BRIEF: Each line from the beginning of the data below through the line containing "foot_dressing = 0.12" should be repeated exactly, please.

------------------------

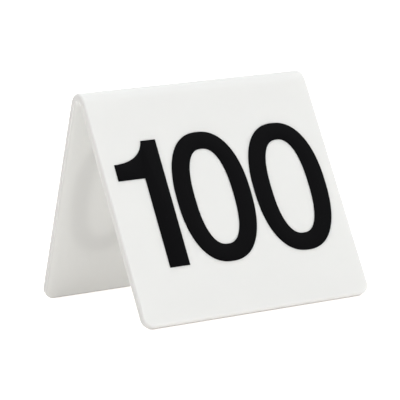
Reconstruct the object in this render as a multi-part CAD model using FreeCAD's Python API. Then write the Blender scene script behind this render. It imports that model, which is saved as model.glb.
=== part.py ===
import FreeCAD, Part

import math
import os

# Table number tent: one opal acrylic sheet, bent over a hot line into an
# upside-down V, with the number 100 in cut black film on both outer faces.
#
# Millimetres, +Z up. X runs along the fold and the front looks towards -Y.
# The origin is on the table, midway between the two feet.

# The bent sheet
tent_width = 101.6            # along the fold
tent_height = 88.4            # from the table to the top of the fold
standing_spread = 89.9        # between the inner edges that the tent stands on
sheet_thickness = 3.0
bend_inner_radius = 3.8
lower_corner_radius = 4.5     # both lower corners of both panels
arris_radius = 0.8            # buffed arris all round the outer surface
foot_dressing = 0.12          # height sanded off the two sharp standing edges

# Where the number lies on a panel, as bare sheet left round it
side_margin = 5.5             # to each side edge
lower_margin = 21.4           # from the lower edge up to the zeros
upper_margin = 16.9           # from the zeros up to the start of the bend
one_to_zero_gap = 2.2
zero_to_zero_gap = 1.6

# The figures
film_thickness = 0.12
zero_overshoot = 1.0          # how far the zeros pass the flat ends of the one
zero_side_stroke = 8.0
zero_end_stroke = 7.3
zero_outer_squareness = 2.32  # superellipse exponents: 2 is a plain ellipse
zero_inner_squareness = 2.43
zero_outline_points = 48
one_stem_width = 8.8
one_crown_width = 6.5         # flat top of the stem
one_flag_reach = 11.65        # from the stem out to the tip of the flag
one_flag_tip_height = 6.9
one_flag_drop = 8.65          # from the crown down to the top of the tip
sweep_fullness = 0.6          # share of its run over which the sweep stays level
sweep_slant = 1.0             # how far the sweep leans where it meets the crown

touch = 1e-6                  # two places closer than this are the same place

# The section of the tent. The inner face of each panel meets the table at half
# the standing spread and is tangent to the inner bend.
half_width = tent_width / 2
bend_outer_radius = bend_inner_radius + sheet_thickness
bend_axis_height = tent_height - bend_outer_radius
foot_reach = standing_spread / 2
foot_to_axis = math.hypot(foot_reach, bend_axis_height)
inner_face_length = math.sqrt(foot_to_axis**2 - bend_inner_radius**2)
lean = math.atan2(foot_reach, bend_axis_height) - math.atan2(bend_inner_radius, inner_face_length)
panel_length = inner_face_length + foot_dressing / math.cos(lean)


def section_point(radius, down, side):
    """A point of the section, side -1 in front and +1 behind: radius out from
    the bend axis square to the panel, then down along the panel."""
    out = radius * math.cos(lean) + down * math.sin(lean)
    height = bend_axis_height + radius * math.sin(lean) - down * math.cos(lean)
    return FreeCAD.Vector(-half_width, side * out, height)


def bent_line(radius):
    """One face of the sheet in section: front foot, bend, rear foot."""
    front_foot = section_point(radius, panel_length, -1)
    front_bend = section_point(radius, 0, -1)
    top = FreeCAD.Vector(-half_width, 0, bend_axis_height + radius)
    rear_bend = section_point(radius, 0, 1)
    rear_foot = section_point(radius, panel_length, 1)
    edges = [
        Part.LineSegment(front_foot, front_bend).toShape(),
        Part.Arc(front_bend, top, rear_bend).toShape(),
        Part.LineSegment(rear_bend, rear_foot).toShape(),
    ]
    return front_foot, rear_foot, edges


def depth_in_sheet(point):
    """How far a point lies below the outer surface of the tent."""
    out = abs(point.y)
    up = point.z - bend_axis_height
    along_normal = out * math.cos(lean) + up * math.sin(lean)
    above_bend_line = up * math.cos(lean) - out * math.sin(lean) > 0
    reached = math.hypot(out, up) if above_bend_line else along_normal
    return bend_outer_radius - reached


def tent_sheet():
    outer_front, outer_rear, outer_edges = bent_line(bend_outer_radius)
    inner_front, inner_rear, inner_edges = bent_line(bend_inner_radius)
    front_cut = Part.LineSegment(outer_front, inner_front).toShape()
    rear_cut = Part.LineSegment(outer_rear, inner_rear).toShape()
    outline = Part.Wire(outer_edges + [rear_cut] + inner_edges[::-1] + [front_cut])
    sheet = Part.Face(outline).extrude(FreeCAD.Vector(tent_width, 0, 0))

    corners = [
        edge for edge in sheet.Edges
        if abs(edge.Length - sheet_thickness) < touch
        and abs(abs(edge.CenterOfMass.x) - half_width) < touch
    ]
    sheet = sheet.makeFillet(lower_corner_radius, corners)

    bend_line_height = section_point(bend_outer_radius, 0, 1).z
    outer_arris = []
    for edge in sheet.Edges:
        middle = edge.valueAt((edge.FirstParameter + edge.LastParameter) / 2)
        on_outer_surface = abs(depth_in_sheet(middle)) < touch
        is_bend_line = abs(middle.x) < touch and abs(middle.z - bend_line_height) < touch
        if on_outer_surface and not is_bend_line:
            outer_arris.append(edge)
    sheet = sheet.makeFillet(arris_radius, outer_arris)

    below_table = Part.makeBox(
        2 * tent_width, 2 * standing_spread, tent_height,
        FreeCAD.Vector(-tent_width, -standing_spread, -tent_height),
    )
    return sheet.cut(below_table)


# The figures are drawn on a flat panel: u across from its middle, v up from its
# lower edge.
zero_height = panel_length - lower_margin - upper_margin
one_height = zero_height - 2 * zero_overshoot
number_width = tent_width - 2 * side_margin
one_width = one_stem_width + one_flag_reach
zero_width = (number_width - one_width - one_to_zero_gap - zero_to_zero_gap) / 2
zero_centre_height = lower_margin + zero_height / 2
one_right = -number_width / 2 + one_width
zero_left_centre = one_right + one_to_zero_gap + zero_width / 2
zero_right_centre = zero_left_centre + zero_width + zero_to_zero_gap


def superellipse(centre_u, half_across, half_up, squareness):
    points = []
    for step in range(zero_outline_points):
        turn = 2 * math.pi * step / zero_outline_points
        across = half_across * math.cos(turn)
        up = half_up * math.sin(turn)
        size = (abs(math.cos(turn))**squareness + abs(math.sin(turn))**squareness)**(1 / squareness)
        points.append(FreeCAD.Vector(centre_u + across / size, zero_centre_height + up / size, 0))
    curve = Part.BSplineCurve()
    curve.interpolate(Points=points, PeriodicFlag=True)
    return Part.Wire(curve.toShape())


def zero_outline(centre_u):
    outer = superellipse(centre_u, zero_width / 2, zero_height / 2, zero_outer_squareness)
    inner = superellipse(
        centre_u,
        zero_width / 2 - zero_side_stroke,
        zero_height / 2 - zero_end_stroke,
        zero_inner_squareness,
    )
    return Part.Face([outer, inner])


def one_outline():
    """A square stem with a flag. The flag's upper edge leaves its tip level and
    sweeps up into the crown."""
    stem_left = one_right - one_stem_width
    tip = stem_left - one_flag_reach
    crown_left = one_right - one_crown_width
    bottom = lower_margin + zero_overshoot
    top = bottom + one_height
    tip_top = top - one_flag_drop
    tip_bottom = tip_top - one_flag_tip_height
    level_pull = sweep_fullness * (crown_left - tip)
    upright_pull = sweep_fullness * one_flag_drop
    corners = [
        FreeCAD.Vector(crown_left, top, 0),
        FreeCAD.Vector(one_right, top, 0),
        FreeCAD.Vector(one_right, bottom, 0),
        FreeCAD.Vector(stem_left, bottom, 0),
        FreeCAD.Vector(stem_left, tip_bottom, 0),
        FreeCAD.Vector(tip, tip_bottom, 0),
        FreeCAD.Vector(tip, tip_top, 0),
    ]
    sweep = Part.BezierCurve()
    sweep.setPoles([
        FreeCAD.Vector(tip, tip_top, 0),
        FreeCAD.Vector(tip + level_pull, tip_top, 0),
        FreeCAD.Vector(crown_left - sweep_slant, top - upright_pull, 0),
        FreeCAD.Vector(crown_left, top, 0),
    ])
    edges = [Part.LineSegment(a, b).toShape() for a, b in zip(corners, corners[1:])]
    edges.append(sweep.toShape())
    return Part.Face(Part.Wire(edges))


def on_front_panel(outline):
    """Thickens a flat figure into film and lays it on the front panel."""
    film = outline.extrude(FreeCAD.Vector(0, 0, film_thickness))
    lower_edge = section_point(bend_outer_radius, panel_length, -1)
    tilt = FreeCAD.Rotation(FreeCAD.Vector(1, 0, 0), 90 - math.degrees(lean))
    film.Placement = FreeCAD.Placement(FreeCAD.Vector(0, lower_edge.y, lower_edge.z), tilt)
    return film


def on_rear_panel(front_film):
    """The rear number is the front one turned half round about the vertical."""
    film = front_film.copy()
    film.rotate(FreeCAD.Vector(0, 0, 0), FreeCAD.Vector(0, 0, 1), 180)
    return film


os.makedirs("parts", exist_ok=True)
tent_sheet().exportStep("parts/tent_sheet.step")
figures = {
    "one": one_outline(),
    "zero_left": zero_outline(zero_left_centre),
    "zero_right": zero_outline(zero_right_centre),
}
for figure, outline in figures.items():
    front_film = on_front_panel(outline)
    front_film.exportStep(f"parts/front_numeral_{figure}.step")
    on_rear_panel(front_film).exportStep(f"parts/rear_numeral_{figure}.step")
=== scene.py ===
import math

import bmesh
import bpy
import numpy as np
from mathutils import Matrix, Vector


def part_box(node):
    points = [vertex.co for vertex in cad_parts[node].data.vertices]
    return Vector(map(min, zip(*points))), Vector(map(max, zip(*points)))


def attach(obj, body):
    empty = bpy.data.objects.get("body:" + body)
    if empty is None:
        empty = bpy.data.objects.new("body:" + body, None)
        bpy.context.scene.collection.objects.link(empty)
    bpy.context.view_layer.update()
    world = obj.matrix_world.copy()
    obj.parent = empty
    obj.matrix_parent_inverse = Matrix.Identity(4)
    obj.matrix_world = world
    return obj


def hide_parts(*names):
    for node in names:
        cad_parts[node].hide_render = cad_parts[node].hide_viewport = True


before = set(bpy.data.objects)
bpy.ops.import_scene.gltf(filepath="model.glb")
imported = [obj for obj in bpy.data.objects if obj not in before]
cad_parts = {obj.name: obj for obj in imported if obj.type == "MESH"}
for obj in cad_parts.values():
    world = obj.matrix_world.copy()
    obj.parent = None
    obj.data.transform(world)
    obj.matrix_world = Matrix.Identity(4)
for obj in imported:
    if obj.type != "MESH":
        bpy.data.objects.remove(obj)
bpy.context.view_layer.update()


# The camera stands in front of the tent and to its left, a little above the
# fold. It is rolled a few degrees, so that the fold climbs to the right.
mm = 0.001
camera_azimuth = math.radians(-28.164)
camera_elevation = math.radians(8.017)
camera_roll = math.radians(-3.411)
camera_distance = 905.7 * mm
camera_lens = 200.55            # in millimetres, as the sensor
sensor_width = 36
aim_height = 40.11 * mm
aim_aside = 1.11 * mm

back = Vector((
    math.sin(camera_azimuth) * math.cos(camera_elevation),
    -math.cos(camera_azimuth) * math.cos(camera_elevation),
    math.sin(camera_elevation),
))
level_right = Vector((0, 0, 1)).cross(back).normalized()
level_up = back.cross(level_right)
right = level_right * math.cos(camera_roll) + level_up * math.sin(camera_roll)
up = level_up * math.cos(camera_roll) - level_right * math.sin(camera_roll)

camera_data = bpy.data.cameras.new("camera")
camera_data.lens = camera_lens
camera_data.sensor_width = sensor_width
camera_data.clip_end = 100
camera = bpy.data.objects.new("camera", camera_data)
bpy.context.scene.collection.objects.link(camera)
camera.matrix_world = (
    Matrix.Translation(Vector((0, 0, aim_height)) + right * aim_aside + back * camera_distance)
    @ Matrix((right, up, back)).transposed().to_4x4()
)
bpy.context.scene.camera = camera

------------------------

TASK OUTPUT:
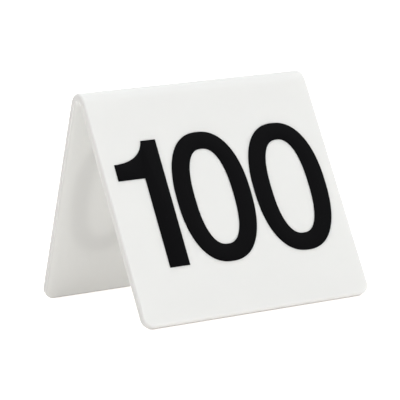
Reconstruct the object in this render as a multi-part CAD model using FreeCAD's Python API. Then write the Blender scene script behind this render. It imports that model, which is saved as model.glb.
=== part.py ===
import FreeCAD, Part

import math
import os

# Table number tent: one opal acrylic sheet, bent over a hot line into an
# upside-down V, with the number 100 in cut black film on both outer faces.
#
# Millimetres, +Z up. X runs along the fold and the front looks towards -Y.
# The origin is on the table, midway between the two feet.

# The bent sheet
tent_width = 101.6            # along the fold
tent_height = 88.4            # from the table to the top of the fold
standing_spread = 89.9        # between the inner edges that the tent stands on
sheet_thickness = 3.0
bend_inner_radius = 3.8
lower_corner_radius = 4.5     # both lower corners of both panels
arris_radius = 0.8            # buffed arris all round the outer surface
foot_dressing = 0.12          # height sanded off the two sharp standing edges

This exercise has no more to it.